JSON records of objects
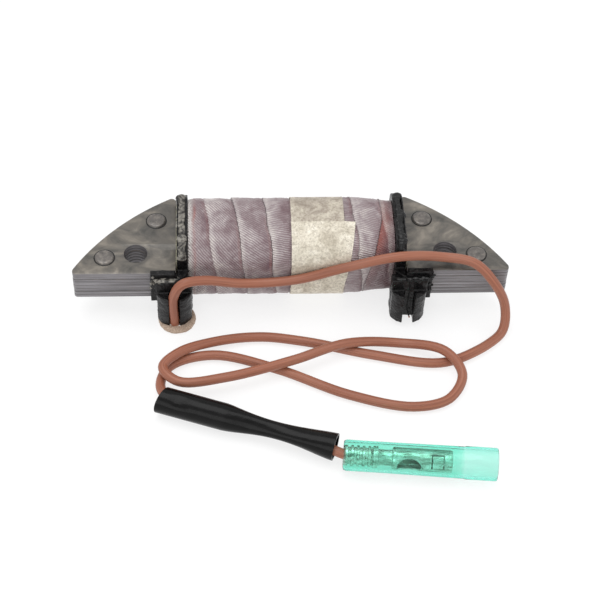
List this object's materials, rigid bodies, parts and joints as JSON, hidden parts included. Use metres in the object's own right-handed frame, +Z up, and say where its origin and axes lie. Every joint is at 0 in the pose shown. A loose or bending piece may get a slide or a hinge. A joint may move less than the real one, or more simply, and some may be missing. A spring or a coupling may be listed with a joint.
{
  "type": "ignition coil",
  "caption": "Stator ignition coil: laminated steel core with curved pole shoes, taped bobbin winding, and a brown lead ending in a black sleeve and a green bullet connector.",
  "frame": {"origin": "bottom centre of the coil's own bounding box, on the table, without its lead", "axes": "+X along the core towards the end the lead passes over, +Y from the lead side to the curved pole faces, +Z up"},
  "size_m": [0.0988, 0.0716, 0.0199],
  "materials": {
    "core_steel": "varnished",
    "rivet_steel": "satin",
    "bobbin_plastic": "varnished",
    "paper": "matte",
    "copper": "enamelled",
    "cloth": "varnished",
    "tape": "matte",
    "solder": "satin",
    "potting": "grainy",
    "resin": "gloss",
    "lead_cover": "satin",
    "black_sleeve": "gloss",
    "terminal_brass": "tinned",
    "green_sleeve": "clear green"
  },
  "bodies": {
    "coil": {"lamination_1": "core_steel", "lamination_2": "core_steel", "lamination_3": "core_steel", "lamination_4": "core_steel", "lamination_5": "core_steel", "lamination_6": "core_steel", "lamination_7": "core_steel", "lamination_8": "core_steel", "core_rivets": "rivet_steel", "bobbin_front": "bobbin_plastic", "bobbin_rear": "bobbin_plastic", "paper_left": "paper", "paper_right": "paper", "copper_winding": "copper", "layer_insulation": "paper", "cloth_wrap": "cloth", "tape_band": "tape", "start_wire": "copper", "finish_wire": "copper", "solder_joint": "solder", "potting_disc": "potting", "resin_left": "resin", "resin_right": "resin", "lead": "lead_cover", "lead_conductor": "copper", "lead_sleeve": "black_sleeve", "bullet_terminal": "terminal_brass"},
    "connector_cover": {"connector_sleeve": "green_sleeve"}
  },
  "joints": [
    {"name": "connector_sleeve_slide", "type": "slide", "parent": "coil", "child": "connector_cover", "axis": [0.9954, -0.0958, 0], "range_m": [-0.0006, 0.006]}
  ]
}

* * *

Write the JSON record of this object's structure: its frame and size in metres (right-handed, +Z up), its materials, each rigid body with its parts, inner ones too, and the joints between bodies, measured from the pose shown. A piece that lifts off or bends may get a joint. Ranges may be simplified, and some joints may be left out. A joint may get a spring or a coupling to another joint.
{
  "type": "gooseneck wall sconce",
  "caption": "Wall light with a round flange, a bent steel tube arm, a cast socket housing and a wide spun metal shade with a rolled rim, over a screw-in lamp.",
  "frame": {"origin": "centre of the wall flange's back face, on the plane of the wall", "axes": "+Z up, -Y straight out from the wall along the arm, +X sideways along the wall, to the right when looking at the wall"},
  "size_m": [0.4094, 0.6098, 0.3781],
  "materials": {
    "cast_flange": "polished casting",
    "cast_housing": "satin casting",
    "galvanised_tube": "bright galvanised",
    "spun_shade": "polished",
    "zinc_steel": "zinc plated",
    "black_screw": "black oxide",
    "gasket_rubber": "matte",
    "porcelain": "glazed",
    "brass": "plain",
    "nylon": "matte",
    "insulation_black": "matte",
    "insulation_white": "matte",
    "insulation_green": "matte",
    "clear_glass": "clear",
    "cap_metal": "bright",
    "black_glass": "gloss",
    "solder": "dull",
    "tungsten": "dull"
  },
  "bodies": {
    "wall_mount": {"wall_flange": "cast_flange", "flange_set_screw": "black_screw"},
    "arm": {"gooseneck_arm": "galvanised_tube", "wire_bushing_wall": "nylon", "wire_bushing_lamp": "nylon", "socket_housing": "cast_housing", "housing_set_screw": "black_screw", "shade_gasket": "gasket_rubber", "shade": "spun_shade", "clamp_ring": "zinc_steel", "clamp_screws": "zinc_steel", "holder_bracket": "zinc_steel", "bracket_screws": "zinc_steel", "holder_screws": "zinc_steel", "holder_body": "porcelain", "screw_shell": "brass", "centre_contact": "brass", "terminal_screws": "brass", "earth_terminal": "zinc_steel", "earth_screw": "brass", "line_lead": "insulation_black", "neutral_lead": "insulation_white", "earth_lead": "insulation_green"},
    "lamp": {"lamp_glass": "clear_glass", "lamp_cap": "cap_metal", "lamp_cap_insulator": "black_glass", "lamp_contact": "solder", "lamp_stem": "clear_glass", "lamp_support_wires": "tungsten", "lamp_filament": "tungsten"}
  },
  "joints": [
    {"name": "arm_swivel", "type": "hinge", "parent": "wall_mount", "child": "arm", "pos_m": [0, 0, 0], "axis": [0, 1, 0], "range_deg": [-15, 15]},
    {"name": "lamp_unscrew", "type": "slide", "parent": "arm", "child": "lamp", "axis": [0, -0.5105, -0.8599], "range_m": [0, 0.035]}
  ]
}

[WRITTEN PROBLEM] Each line of the material above either contains the word "metres" or does not; state how many do, and nothing else.

[ANSWER TO THIS TASK] 2